Data —
────────────────

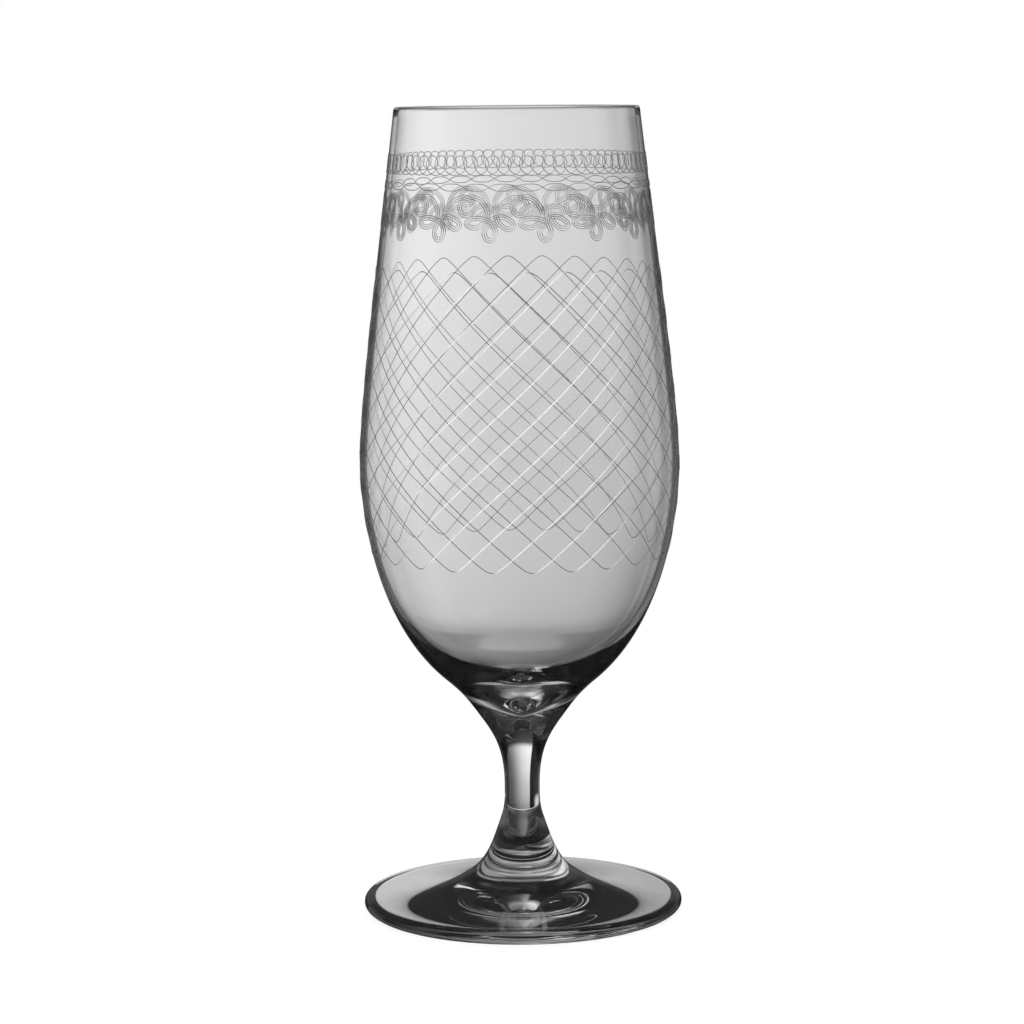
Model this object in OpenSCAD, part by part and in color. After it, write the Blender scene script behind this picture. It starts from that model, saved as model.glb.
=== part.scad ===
// Footed beer glass: a thin blown bowl with a heavy base, a drawn stem and a
// low conical foot, fused end to end. Millimetres, +Z up, and the origin is
// the middle of the ring that the glass stands on.

/* [Bowl] */
// Height of the bowl, from the end of the stem to the rim
bowl_h = 148; // [125:0.5:175]
// Outer radius at the rim
rim_r = 29.4; // [26:0.1:34]
// How far the side leans inwards at the rim, in degrees
rim_lean = 6.6; // [0:0.1:9]
// Wall thickness at the rim
rim_wall = 1.3; // [1:0.05:2]
// Outer radius at the widest place
belly_r = 38.6; // [35:0.05:43]
// Height of the widest place above the end of the stem
belly_up = 62.5; // [52:0.5:75]
// Wall thickness at the widest place
belly_wall = 1.85; // [1.2:0.05:2.6]
// Outer radius where the flare of the base turns into the bowl's side
turn_r = 18.6; // [16:0.1:21]
// Height of that turn above the end of the stem
turn_up = 10; // [8:0.1:13]
// Slope of the outside at the turn, in degrees above level
turn_slope = 40; // [35:1:48]
// Inner radius where the inside turns from its side to its pointed bottom
shoulder_r = 20.05; // [18:0.05:21.5]
// Height of that place above the end of the stem
shoulder_up = 16; // [15:0.5:19]
// Slope of the inside there, in degrees above level
shoulder_slope = 37; // [30:1:44]
// Thickness of solid glass under the inside's lowest point
base_t = 3.6; // [3:0.1:8]

/* [Stem] */
// Length of the stem, between the foot and the bowl
stem_h = 24.5; // [20:0.5:32]
// Outer radius where the stem meets the bowl
head_r = 9.75; // [8.5:0.05:11]
// Slope of the outside there, in degrees above level
head_slope = 54; // [48:1:60]
// Outer radius at the thinnest place
waist_r = 4.3; // [3.6:0.05:4.8]
// Height of the thinnest place above the foot
waist_up = 7.35; // [5:0.05:10]
// Outer radius where the stem meets the foot
neck_r = 5.15; // [4.9:0.05:6]
// Slope of the outside there, in degrees past level
neck_slope = 109; // [104:1:116]

/* [Foot] */
// Height of the foot, with the cone that rises to the stem
foot_h = 22.5; // [18:0.5:28]
// Radius of the foot at its widest
foot_r = 38.95; // [34:0.05:44]
// Height of the foot's rounded edge
edge_h = 3.1; // [2.6:0.1:4]
// Slope of the foot's top beside the edge, in degrees past level
brim_slope = 176; // [172:1:178]
// Width of the flat ring that the glass stands on
land_w = 2; // [1.5:0.1:3]
// How far the ring's outer side lies inside the edge
land_in = 1.1; // [0.8:0.1:1.5]
// Depth of the hollow under the foot
hollow_d = 0.5; // [0.2:0.05:1.2]

/* [Smoothness] */
// Points along each curved stretch of an outline
steps = 22; // [12:1:40]

/* [Hidden] */
$fn = 128;

// Heights of the two fused faces above the table
neck_z = foot_h;
head_z = foot_h + stem_h;

// Handle lengths of each stretch, as shares of its chord
brim_shares = [0.73, 0.345];
neck_shares = [0.36, 0.36];
draw_shares = [0.475, 0.325];
flare_shares = [0.39, 0.455];
side_shares = [0.397, 0.183];
lip_shares = [0.163, 0.391];
well_shares = [0.12, 0.3];
wall_shares = [0.36, 0.15];

// Rounded tops and edges
rim_round = rim_wall / 2;
edge_round = edge_h / 2;

// Points where the stretches of the outside meet, as [radius, height]
brim_p = [foot_r - edge_round, edge_h];
neck_p = [neck_r, neck_z];
waist_p = [waist_r, neck_z + waist_up];
head_p = [head_r, head_z];
turn_p = [turn_r, head_z + turn_up];
belly_p = [belly_r, head_z + belly_up];
rim_p = [rim_r, head_z + bowl_h - rim_round];

// The same for the inside of the bowl
well_p = [0, head_z + base_t];
shoulder_p = [shoulder_r, head_z + shoulder_up];
inner_belly_p = [belly_r - belly_wall, belly_p[1]];
inner_rim_p = [rim_r - rim_wall, rim_p[1]];

function heading(a) = [cos(a), sin(a)];

// A curve that leaves p at angle pa and reaches q at angle qa
function stretch(p, pa, q, qa, shares) =
    let (chord = norm(q - p),
         a = p + heading(pa) * chord * shares[0],
         b = q - heading(qa) * chord * shares[1])
    [for (i = [0 : steps]) let (t = i / steps, u = 1 - t)
        p * pow(u, 3) + a * 3 * t * pow(u, 2) + b * 3 * pow(t, 2) * u + q * pow(t, 3)];

// An arc about a centre, from one angle to another, open at both ends
function arc_points(centre, rx, ry, from_a, to_a, count) =
    [for (i = [1 : count - 1]) let (a = from_a + (to_a - from_a) * i / count)
        centre + [rx * cos(a), ry * sin(a)]];

function reversed(points) = [for (i = [len(points) - 1 : -1 : 0]) points[i]];

// All but the first point, where a stretch starts on the last one's end
function after_first(points) = [for (i = [1 : len(points) - 1]) points[i]];

// Outside of the bowl, from the stem's end up to the rim
function bowl_outside() = concat(
    stretch(head_p, head_slope, turn_p, turn_slope, flare_shares),
    after_first(stretch(turn_p, turn_slope, belly_p, 90, side_shares)),
    after_first(stretch(belly_p, 90, rim_p, 90 + rim_lean, lip_shares)));

// Inside of the bowl, from its lowest point up to the rim
function bowl_inside() = concat(
    stretch(well_p, 0, shoulder_p, shoulder_slope, well_shares),
    after_first(stretch(shoulder_p, shoulder_slope, inner_belly_p, 90, wall_shares)),
    after_first(stretch(inner_belly_p, 90, inner_rim_p, 90 + rim_lean, lip_shares)));

function rim_top() =
    arc_points(rim_p - [rim_round, 0], rim_round, rim_round, 0, 180, 12);

module bowl() {
    color([0.93, 0.94, 0.94, 0.4])
        rotate_extrude()
            polygon(concat([[0, head_z]], bowl_outside(), rim_top(), reversed(bowl_inside())));
}

function stem_side() = concat(
    stretch(neck_p, neck_slope, waist_p, 90, neck_shares),
    after_first(stretch(waist_p, 90, head_p, head_slope, draw_shares)));

module stem() {
    color([0.86, 0.87, 0.88, 0.55])
        rotate_extrude()
            polygon(concat([[0, neck_z]], stem_side(), [[0, head_z]]));
}

// Underside: a shallow dome that ends at the flat ring
land_out_r = foot_r - land_in;
land_in_r = land_out_r - land_w;

function underside() = [for (i = [0 : steps]) let (t = i / steps)
    [land_in_r * t, hollow_d * (1 - pow(t, 2))]];

// Edge: half round, drawn from the flat ring round to the foot's top
function edge_points() = arc_points([foot_r - edge_round, edge_round], edge_round, edge_round, -90, 90, 16);

module foot() {
    color([0.9, 0.91, 0.92, 0.45])
        rotate_extrude()
            polygon(concat(underside(), [[land_out_r, 0]], edge_points(),
                stretch(brim_p, brim_slope, neck_p, neck_slope, brim_shares), [[0, neck_z]]));
}

bowl();
stem();
foot();
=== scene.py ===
# %% [markdown]
# # A footed beer glass with etched bands
#
# The real thing is clear glass: a thin blown bowl on a short drawn stem and
# a low conical foot, fused into one. Four bands of very fine lines run
# round the bowl. The solid model gives the frame, so it is loaded first.

# %% Load the solid model
from math import asin, cos, pi, radians, sin, tau

import bmesh
import bpy
from mathutils import Matrix, Vector


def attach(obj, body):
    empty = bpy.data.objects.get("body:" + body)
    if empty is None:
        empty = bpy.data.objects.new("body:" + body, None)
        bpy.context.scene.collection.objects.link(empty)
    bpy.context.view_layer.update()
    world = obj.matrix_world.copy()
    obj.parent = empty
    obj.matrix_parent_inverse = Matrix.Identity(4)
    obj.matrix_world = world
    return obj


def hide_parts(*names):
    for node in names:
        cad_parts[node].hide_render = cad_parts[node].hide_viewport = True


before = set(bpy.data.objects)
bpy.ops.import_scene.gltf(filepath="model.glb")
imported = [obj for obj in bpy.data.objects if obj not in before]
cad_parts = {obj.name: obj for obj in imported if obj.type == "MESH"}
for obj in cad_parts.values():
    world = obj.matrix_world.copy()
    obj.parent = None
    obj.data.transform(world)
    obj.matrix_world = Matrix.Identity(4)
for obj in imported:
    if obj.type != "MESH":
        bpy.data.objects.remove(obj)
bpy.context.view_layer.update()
MM = 0.001

# %% [markdown]
# ## The camera
#
# The photograph was taken with a long lens a little above the rim, looking
# slightly down, so the rim is almost a line and the foot is a flat ellipse.
# The camera is also turned by half a degree, as the photograph is.

# %% Camera
CAMERA_AT = (-1.93 * MM, -786 * MM, 203 * MM)
LOOKS_DOWN, TURNED_BY = 7.65, -0.5


def placed(name, data):
    """A new object in the scene, at the origin, unturned and unscaled."""
    thing = bpy.data.objects.new(name, data)
    bpy.context.scene.collection.objects.link(thing)
    return thing


camera_data = bpy.data.cameras.new("camera")
camera_data.sensor_width = 36
camera_data.lens = 115.1
camera_data.clip_start = 0.01
camera = placed("camera", camera_data)
camera.matrix_world = (
    Matrix.Translation(CAMERA_AT)
    @ Matrix.Rotation(radians(90 - LOOKS_DOWN), 4, "X")
    @ Matrix.Rotation(radians(TURNED_BY), 4, "Z")
)
bpy.context.scene.camera = camera
bpy.context.scene.view_settings.view_transform = "Standard"
print("camera at", tuple(round(v, 3) for v in camera.matrix_world.translation))

# %% [markdown]
# ## Curves for the outlines
#
# Blown and drawn glass has no flat places: its outline is a few long smooth
# curves. A curve here leaves one point at a given slope and reaches the next
# at another, with handles whose lengths are shares of the straight distance.
# The same points shape the solid model, so the two agree.

# %% Helpers for outlines
STEPS, LONG_STEPS, BRIM_STEPS = 48, 64, 80
ONE_POINT = 1e-6


def heading(degrees):
    return Vector((cos(radians(degrees)), sin(radians(degrees))))


def stretch(p, p_slope, q, q_slope, shares, steps=STEPS):
    """A curve from p to q with a slope at each end, in degrees."""
    p, q = Vector(p), Vector(q)
    chord = (q - p).length
    a = p + heading(p_slope) * chord * shares[0]
    b = q - heading(q_slope) * chord * shares[1]
    curve = []
    for i in range(steps + 1):
        t = i / steps
        u = 1 - t
        curve.append(p * u**3 + a * 3 * t * u**2 + b * 3 * t**2 * u + q * t**3)
    return curve


def arc(centre, radius, start, end, steps=16):
    """Points on an arc, without its two ends."""
    angles = [start + (end - start) * i / steps for i in range(1, steps)]
    return [Vector(centre) + heading(angle) * radius for angle in angles]


def joined(*curves):
    """One chain of points, without the doubles where curves meet."""
    points = []
    for curve in curves:
        for point in curve:
            if not points or (point - points[-1]).length > ONE_POINT:
                points.append(point)
    return points


def fused_face(radius, height, steps=4):
    """Points from the axis out to the edge of a level face."""
    return [Vector((radius * i / steps, height)) for i in range(steps + 1)]


# %% Sizes of the glass, in millimetres and degrees
foot_h, stem_h, bowl_h = 22.5, 24.5, 148
neck_z = foot_h
head_z = foot_h + stem_h
rim_z = head_z + bowl_h

rim_wall, belly_wall, base_t = 1.3, 1.85, 3.6
brim_slope, neck_slope, head_slope, turn_slope = 176, 109, 54, 40
shoulder_slope, upright, rim_slope = 37, 90, 96.6
neck = (5.15, neck_z)
waist = (4.3, neck_z + 7.35)
head = (9.75, head_z)
turn = (18.6, head_z + 10)
belly = (38.6, head_z + 62.5)
rim = (29.4, rim_z - rim_wall / 2)
inner_belly = (belly[0] - belly_wall, belly[1])
inner_rim = (rim[0] - rim_wall, rim[1])
well = (0, head_z + base_t)
shoulder = (20.05, head_z + 16)

foot_r, edge_h, land_w, land_in, hollow_d = 38.95, 3.1, 2, 1.1, 0.5
edge_round = edge_h / 2
brim = (foot_r - edge_round, edge_h)
edge_centre = (foot_r - edge_round, edge_round)
print("height", rim_z, "mm, belly", 2 * belly[0], "mm, foot", 2 * foot_r, "mm")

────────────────

Work to be completed —
Retype, exactly and in full, the lines above from the one containing "to the foot's top" through the one containing "from math import".

In response —
// Edge: half round, drawn from the flat ring round to the foot's top
function edge_points() = arc_points([foot_r - edge_round, edge_round], edge_round, edge_round, -90, 90, 16);

module foot() {
    color([0.9, 0.91, 0.92, 0.45])
        rotate_extrude()
            polygon(concat(underside(), [[land_out_r, 0]], edge_points(),
                stretch(brim_p, brim_slope, neck_p, neck_slope, brim_shares), [[0, neck_z]]));
}

bowl();
stem();
foot();
=== scene.py ===
# %% [markdown]
# # A footed beer glass with etched bands
#
# The real thing is clear glass: a thin blown bowl on a short drawn stem and
# a low conical foot, fused into one. Four bands of very fine lines run
# round the bowl. The solid model gives the frame, so it is loaded first.

# %% Load the solid model
from math import asin, cos, pi, radians, sin, tau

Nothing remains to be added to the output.